Nederland wordt steeds vaker een ‘pragmacratie’ genoemd: een samenleving waarin ‘improviserend pragmatisme’ de boventoon voert. We laten ons niet leiden door grote leiders of grote verhalen. We richten ons op het oplossen van concrete problemen en handelen naar ‘bevind van zaken’. Mark Rutte wordt door Hans Boutellier (hoogleraar Polarisatie en veerkracht aan de VU) een ‘vleesgeworden voorbeeld’ van pragmacratie genoemd.
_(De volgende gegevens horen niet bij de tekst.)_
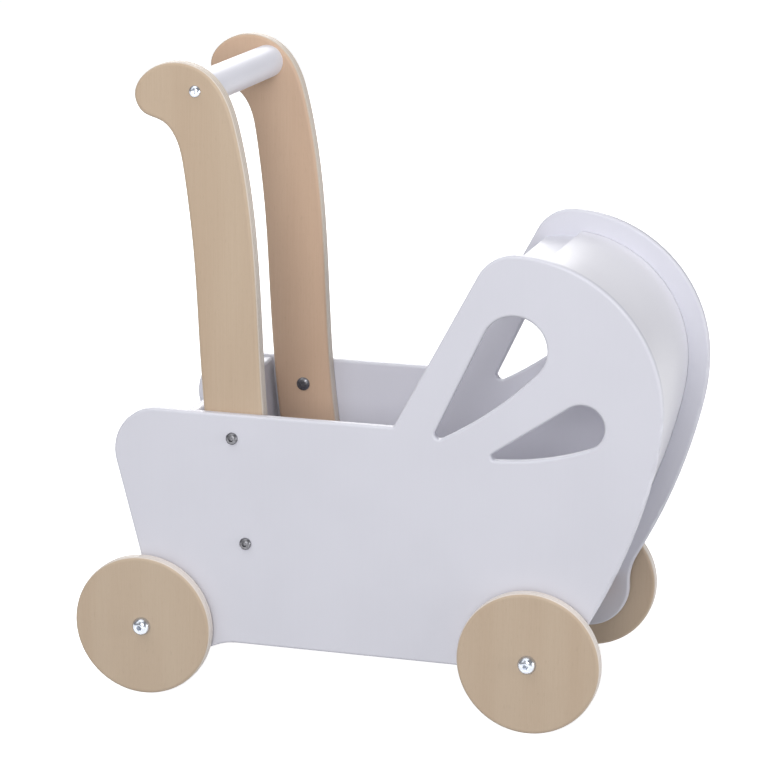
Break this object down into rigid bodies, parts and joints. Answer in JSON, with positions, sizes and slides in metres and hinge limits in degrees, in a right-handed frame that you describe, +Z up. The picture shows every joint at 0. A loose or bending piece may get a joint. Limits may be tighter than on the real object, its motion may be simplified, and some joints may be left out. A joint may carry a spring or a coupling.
{
  "type": "wooden doll pram",
  "caption": "Wooden doll pram with shaped side panels, petal cut-outs, a bent hood, a curved push handle and freely rolling wheels.",
  "frame": {"origin": "on the floor, below the middle of the overall length and width", "axes": "+X forward towards the hood, +Y to the pram's left, +Z up"},
  "size_m": [0.42, 0.2194, 0.4525],
  "materials": {
    "white_painted_ply": "white satin paint on birch plywood",
    "white_bent_ply": "white satin paint on thin bent plywood",
    "white_painted_bar": "white satin paint on a turned dowel",
    "birch_ply": "clear matt lacquer on birch plywood",
    "birch_wheel": "clear matt lacquer on birch plywood",
    "hardwood": "plain beech",
    "zinc_steel": "bright zinc plate",
    "dark_zinc_steel": "dark zinc plate",
    "nylon": "natural nylon"
  },
  "bodies": {
    "pram_frame": {"right_side_panel": "white_painted_ply", "left_side_panel": "white_painted_ply", "floor_board": "white_painted_ply", "rear_board": "white_painted_ply", "hood_shell": "white_bent_ply", "hood_mouth_rail": "white_painted_ply", "right_handle_arm": "birch_ply", "left_handle_arm": "birch_ply", "handle_bar": "white_painted_bar", "rear_axle_beam": "hardwood", "front_axle_beam": "hardwood", "axle_bolts": "zinc_steel", "axle_spacers": "nylon", "axle_barrel_nuts": "zinc_steel", "arm_bolts": "zinc_steel", "arm_sleeve_nuts": "dark_zinc_steel", "handle_bar_screws": "zinc_steel", "floor_board_screws": "zinc_steel", "floor_board_dowels": "hardwood", "rear_board_dowels": "hardwood", "mouth_rail_dowels": "hardwood", "axle_beam_dowels": "hardwood"},
    "front_left_wheel_body": {"front_left_wheel": "birch_wheel", "front_left_wheel_bush": "nylon"},
    "front_right_wheel_body": {"front_right_wheel": "birch_wheel", "front_right_wheel_bush": "nylon"},
    "rear_left_wheel_body": {"rear_left_wheel": "birch_wheel", "rear_left_wheel_bush": "nylon"},
    "rear_right_wheel_body": {"rear_right_wheel": "birch_wheel", "rear_right_wheel_bush": "nylon"}
  },
  "joints": [
    {"name": "front_left_wheel_spin", "type": "hinge", "parent": "pram_frame", "child": "front_left_wheel_body", "pos_m": [0.1228, 0.0989, 0.0508], "axis": [0, 1, 0], "continuous": true},
    {"name": "front_right_wheel_spin", "type": "hinge", "parent": "pram_frame", "child": "front_right_wheel_body", "pos_m": [0.1228, -0.0989, 0.0508], "axis": [0, 1, 0], "continuous": true},
    {"name": "rear_left_wheel_spin", "type": "hinge", "parent": "pram_frame", "child": "rear_left_wheel_body", "pos_m": [-0.1592, 0.0989, 0.0508], "axis": [0, 1, 0], "continuous": true},
    {"name": "rear_right_wheel_spin", "type": "hinge", "parent": "pram_frame", "child": "rear_right_wheel_body", "pos_m": [-0.1592, -0.0989, 0.0508], "axis": [0, 1, 0], "continuous": true}
  ]
}
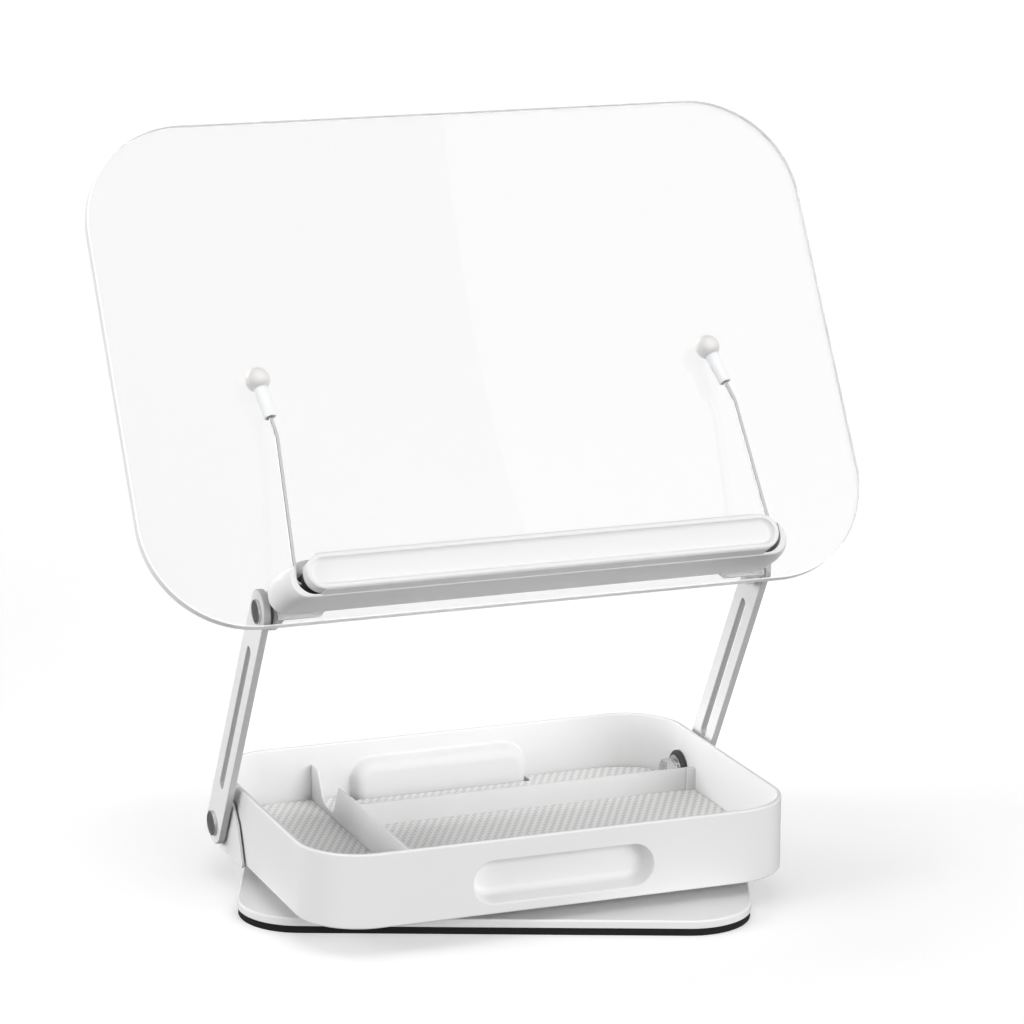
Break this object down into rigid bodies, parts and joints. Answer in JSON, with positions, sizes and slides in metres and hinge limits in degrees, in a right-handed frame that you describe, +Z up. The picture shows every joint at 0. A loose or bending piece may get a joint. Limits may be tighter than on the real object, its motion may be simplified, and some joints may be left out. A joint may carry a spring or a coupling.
{
  "type": "rotating book stand",
  "caption": "Book stand: clear acrylic panel with ledge and page clips on two friction arms, over a divided tray that turns on a ball-bearing base plate.",
  "frame": {"origin": "on the swivel axis at desk level, in the rubber pad's lower face", "axes": "+Z up; -Y to the reader's side, where the ledge is; +X to the reader's right"},
  "size_m": [0.405, 0.2578, 0.4018],
  "materials": {
    "white_plastic": "satin moulded ABS",
    "painted_white": "powder coated, satin",
    "rubber": "matt",
    "acrylic": "clear polished acrylic sheet",
    "steel": "plated",
    "dark_cap": "dark grey with a bright rim",
    "black_plastic": "matt",
    "nylon": "matt nylon",
    "clear_sleeve": "satin grey",
    "board": "plain sheet",
    "woven_liner": "fine woven look"
  },
  "bodies": {
    "base": {"rubber_pad": "rubber", "base_plate": "painted_white", "swivel_lower_race": "steel", "lower_race_screws": "steel", "swivel_bolt": "steel", "swivel_washer": "steel", "swivel_nut": "steel"},
    "bearing_cage": {"ball_cage": "nylon", "bearing_balls": "steel"},
    "tray": {"tray_shell": "white_plastic", "swivel_upper_race": "steel", "upper_race_screws": "steel", "swivel_bush": "nylon", "floor_board": "board", "floor_liner": "woven_liner", "cross_divider": "white_plastic", "side_divider": "white_plastic", "foot_screws": "steel", "left_foot_bracket": "painted_white", "left_pivot_bolt": "steel", "left_pivot_washer": "nylon", "left_pivot_spacer": "nylon", "left_friction_disc": "black_plastic", "left_steel_washer": "steel", "left_spring_washer": "steel", "left_pivot_nut": "steel", "right_foot_bracket": "painted_white", "right_pivot_bolt": "steel", "right_pivot_washer": "nylon", "right_pivot_spacer": "nylon", "right_friction_disc": "black_plastic", "right_steel_washer": "steel", "right_spring_washer": "steel", "right_pivot_nut": "steel"},
    "left_arm": {"left_arm": "painted_white"},
    "right_arm": {"right_arm": "painted_white"},
    "book_rest": {"acrylic_panel": "acrylic", "ledge_housing": "white_plastic", "ledge_bar": "white_plastic", "ledge_bar_screws": "steel", "hinge_screws": "steel", "left_hinge_bracket": "painted_white", "left_hinge_washer": "black_plastic", "left_hinge_bolt": "dark_cap", "left_hinge_nut": "steel", "left_clip_bush": "nylon", "right_hinge_bracket": "painted_white", "right_hinge_washer": "black_plastic", "right_hinge_bolt": "dark_cap", "right_hinge_nut": "steel", "right_clip_bush": "nylon"},
    "left_clip": {"left_clip_rod": "steel", "left_clip_sleeve": "clear_sleeve", "left_clip_ball": "steel"},
    "right_clip": {"right_clip_rod": "steel", "right_clip_sleeve": "clear_sleeve", "right_clip_ball": "steel"}
  },
  "joints": [
    {"name": "tray_swivel", "type": "hinge", "parent": "base", "child": "tray", "pos_m": [0, 0, 0.015], "axis": [0, 0, 1], "continuous": true},
    {"name": "ball_cage_turn", "type": "hinge", "parent": "base", "child": "bearing_cage", "pos_m": [0, 0, 0.01175], "axis": [0, 0, 1], "continuous": true},
    {"name": "left_arm_hinge", "type": "hinge", "parent": "tray", "child": "left_arm", "pos_m": [-0.1403, 0.0529, 0.0296], "axis": [1, 0, 0], "range_deg": [-30, 50]},
    {"name": "right_arm_hinge", "type": "hinge", "parent": "tray", "child": "right_arm", "pos_m": [0.1403, 0.0529, 0.0296], "axis": [1, 0, 0], "range_deg": [-30, 50]},
    {"name": "panel_tilt", "type": "hinge", "parent": "left_arm", "child": "book_rest", "pos_m": [-0.1403, -0.0262, 0.16661], "axis": [-1, 0, 0], "range_deg": [-20, 99]},
    {"name": "left_clip_hinge", "type": "hinge", "parent": "book_rest", "child": "left_clip", "pos_m": [-0.1246, -0.06222, 0.18976], "axis": [1, 0, 0], "range_deg": [0, 55]},
    {"name": "right_clip_hinge", "type": "hinge", "parent": "book_rest", "child": "right_clip", "pos_m": [0.1246, -0.06222, 0.18976], "axis": [1, 0, 0], "range_deg": [0, 55]}
  ],
  "couplings": [
    {"joint": "ball_cage_turn", "follows": "tray_swivel", "ratio": 0.5},
    {"joint": "right_arm_hinge", "follows": "left_arm_hinge", "ratio": 1}
  ]
}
Zo’n pragmacratie heeft zijn voordelen: politici slaan elkaar niet eindeloos met allerlei theorieën om de oren, het beleid is vaak no-nonsense, de taal is vaak recht voor zijn raap. Maar er is ook een groot nadeel: als je naar bevind van zaken handelt, loop je altijd achter de feiten aan. Het beleid is dan altijd reactie op actie.
Gisteren werd minister Kaag ter verantwoording geroepen voor de dramatisch verlopen evacuatie van mensen uit Afghanistan. Haar relaas was een toonbeeld van pragmacratie: Ze benadrukte dat niemand had voorzien dat de Taliban zo snel het land zouden heroveren. Terwijl Australië in mei zijn ambassade al sloot, Frankrijk al voor de zomer een luchtbrug vormde en de Nederlandse ambassadeur terechte brandbrieven schreef, handelde Den Haag naar bevind van zaken… werd een aanbod van Frankrijk in juli om Nederlanders te evacueren afgeslagen. Na een uiterst trage mailwisseling mocht het ambassadepersoneel uit zestig Afghaanse medewerkers drie (!) mensen kiezen die mee mochten naar Nederland.
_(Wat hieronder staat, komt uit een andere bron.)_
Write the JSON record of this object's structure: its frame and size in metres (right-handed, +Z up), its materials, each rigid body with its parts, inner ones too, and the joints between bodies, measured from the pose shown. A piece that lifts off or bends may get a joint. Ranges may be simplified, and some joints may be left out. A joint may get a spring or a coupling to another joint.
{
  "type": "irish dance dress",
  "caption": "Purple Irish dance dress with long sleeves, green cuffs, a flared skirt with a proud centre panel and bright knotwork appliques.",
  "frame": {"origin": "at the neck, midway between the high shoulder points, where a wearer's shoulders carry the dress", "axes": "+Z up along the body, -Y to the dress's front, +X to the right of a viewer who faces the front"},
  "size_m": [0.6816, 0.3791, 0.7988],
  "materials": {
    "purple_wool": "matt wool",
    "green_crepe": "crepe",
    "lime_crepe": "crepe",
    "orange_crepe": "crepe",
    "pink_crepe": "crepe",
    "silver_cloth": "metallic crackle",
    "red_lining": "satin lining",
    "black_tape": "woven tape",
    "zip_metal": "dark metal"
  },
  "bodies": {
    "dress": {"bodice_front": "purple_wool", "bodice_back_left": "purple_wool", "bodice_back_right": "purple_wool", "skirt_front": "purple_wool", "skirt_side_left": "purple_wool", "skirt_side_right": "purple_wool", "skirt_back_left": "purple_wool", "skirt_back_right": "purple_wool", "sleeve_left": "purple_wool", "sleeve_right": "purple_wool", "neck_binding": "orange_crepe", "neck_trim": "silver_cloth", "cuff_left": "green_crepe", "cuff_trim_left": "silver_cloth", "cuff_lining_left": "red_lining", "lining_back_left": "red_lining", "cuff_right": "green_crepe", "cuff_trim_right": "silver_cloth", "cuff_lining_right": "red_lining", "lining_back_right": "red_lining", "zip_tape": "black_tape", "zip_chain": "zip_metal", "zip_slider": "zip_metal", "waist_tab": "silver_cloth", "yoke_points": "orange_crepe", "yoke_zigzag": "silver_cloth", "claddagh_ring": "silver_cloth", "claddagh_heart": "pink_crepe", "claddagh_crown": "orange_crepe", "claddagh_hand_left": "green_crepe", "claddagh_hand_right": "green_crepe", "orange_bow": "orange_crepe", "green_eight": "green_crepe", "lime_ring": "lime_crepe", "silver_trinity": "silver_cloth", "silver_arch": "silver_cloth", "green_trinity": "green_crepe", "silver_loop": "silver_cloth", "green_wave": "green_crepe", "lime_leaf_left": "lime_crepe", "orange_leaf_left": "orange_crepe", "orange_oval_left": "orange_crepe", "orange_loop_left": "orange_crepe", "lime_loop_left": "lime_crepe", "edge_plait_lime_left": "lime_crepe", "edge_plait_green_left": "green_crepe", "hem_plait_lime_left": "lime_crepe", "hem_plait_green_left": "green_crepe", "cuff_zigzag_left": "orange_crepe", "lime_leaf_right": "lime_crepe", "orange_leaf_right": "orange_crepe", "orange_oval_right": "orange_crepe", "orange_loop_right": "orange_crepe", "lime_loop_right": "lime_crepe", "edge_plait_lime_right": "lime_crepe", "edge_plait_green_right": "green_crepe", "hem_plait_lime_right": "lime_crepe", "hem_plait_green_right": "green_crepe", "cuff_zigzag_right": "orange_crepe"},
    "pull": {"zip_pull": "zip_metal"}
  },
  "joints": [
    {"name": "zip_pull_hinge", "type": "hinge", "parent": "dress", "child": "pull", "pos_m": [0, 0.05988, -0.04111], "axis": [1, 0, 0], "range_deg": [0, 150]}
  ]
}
Vluchten met drie personen is ongetwijfeld makkelijker en praktischer dan met zestig. Maar is het humaan? De ambassadeur vond van niet en weigerde zo’n macabere stoelendans uit te voeren. Bij haar hadden principes, solidariteit en vriendschap voorrang op regels en protocollen van drie ministeries. Daar zit volgens mij de pijn van de pragmacratie: als je achter de feiten aanloopt, is het risico groot dat je écht een keer te laat bent. Kaag noemde de evacuatie ironisch genoeg “een bitter feit”. Over de vroeg evacuerende Fransen zei ze: “Dat vonden ze (de Fransen) praktisch.”
Het Griekse woord ‘pragma’ betekent liefde. Liefde die zijn verantwoordelijkheid neemt. Dat hadden de praktische Fransen blijkbaar begrepen. Ik hoop dat wij Nederlanders niet achter ‘bittere feiten’ aanlopen, maar ze proberen te voorkomen. Uit liefde voor onze naaste.